Une équipe de recherche dirigée par la scientifique sportive Dr Fiona Streckmann de l'Université de Bâle et de l'Université allemande du sport de Cologne a montré que des exercices spécifiques, associés à un traitement contre le cancer, peuvent prévenir les lésions nerveuses dans de nombreux cas. Les chercheurs ont publié leurs résultats dans la revue JAMA Médecine interne.
Exercice parallèlement à la chimiothérapie
L’étude a porté sur 158 patients cancéreux, hommes et femmes, qui recevaient un traitement à base d’oxaliplatine ou de vinca-alcaloïdes. Les chercheurs ont réparti les patients au hasard en trois groupes. Le premier était un groupe témoin, dont les membres recevaient des soins standard. Les deux autres groupes effectuaient des séances d’exercices deux fois par semaine pendant toute la durée de leur chimiothérapie, chaque séance durant entre 15 et 30 minutes. L’un de ces groupes effectuait des exercices visant principalement à maintenir l’équilibre sur une surface de plus en plus instable. L’autre groupe s’entraînait sur une plaque vibrante.
Des examens réguliers effectués au cours des cinq années suivantes ont montré que dans le groupe témoin, environ deux fois plus de participants ont développé une CIPN que dans les deux groupes d'exercices. En d'autres termes, les exercices entrepris en parallèle de la chimiothérapie ont pu réduire l'incidence des lésions nerveuses de 50 à 70 pour cent. En outre, ils ont amélioré la qualité de vie perçue subjectivement par les patients, ont rendu moins nécessaire la réduction de leur dose de médicaments contre le cancer et ont réduit la mortalité dans les cinq années suivant la chimiothérapie.
Les participants recevant des vinca-alcaloïdes et effectuant un entraînement sensorimoteur ont obtenu le plus grand bénéfice.
Médicaments inefficaces
Au fil des ans, des sommes importantes ont été investies pour réduire l'incidence de la CIPN, explique le Dr Streckmann. « Cet effet secondaire a une influence directe sur le traitement clinique : par exemple, les patients peuvent ne pas recevoir le nombre de cycles de chimiothérapie prévu dont ils ont réellement besoin, il peut être nécessaire de réduire la dose d'agents neurotoxiques dans la chimiothérapie ou d'arrêter le traitement. »
Malgré les investissements réalisés, il n'existe pas encore de traitement pharmacologique efficace : plusieurs études ont montré que les médicaments ne peuvent ni prévenir ni inverser ces lésions nerveuses. Pourtant, selon les dernières estimations, 17 000 dollars par patient sont dépensés chaque année aux États-Unis pour traiter les lésions nerveuses liées à la chimiothérapie. Streckmann part du principe que « les médecins prescrivent malgré tout des médicaments, car les patients souffrent beaucoup ».
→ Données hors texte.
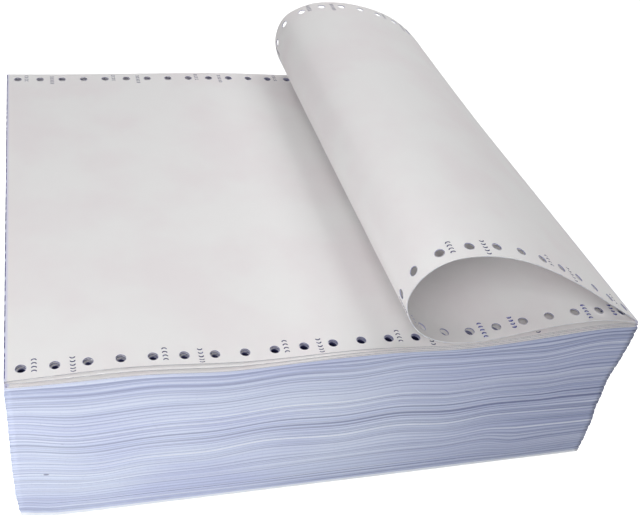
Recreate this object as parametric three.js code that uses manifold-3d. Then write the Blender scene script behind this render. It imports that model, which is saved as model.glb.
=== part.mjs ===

Une étude en cours dans les hôpitaux pour enfants
En revanche, souligne la scientifique du sport, l'effet positif de l'exercice physique est prouvé et ce traitement est très bon marché en comparaison. Actuellement, elle et son équipe travaillent sur des lignes directrices pour les hôpitaux, afin qu'ils puissent intégrer les exercices dans la pratique clinique en tant que thérapie de soutien. En outre, depuis 2023, une étude est en cours dans six hôpitaux pour enfants en Allemagne et en Suisse (PrepAIR), qui vise à prévenir les dysfonctionnements sensoriels et moteurs chez les enfants recevant une chimiothérapie neurotoxique.
« Le potentiel de l’activité physique est largement sous-estimé. »
Dr. Fiona Streckmann, scientifique du sport à l'Université de Bâle
Elle espère vivement que les résultats de l’étude récemment publiée conduiront à l’embauche de davantage de thérapeutes du sport dans les hôpitaux, afin de mieux exploiter ce potentiel.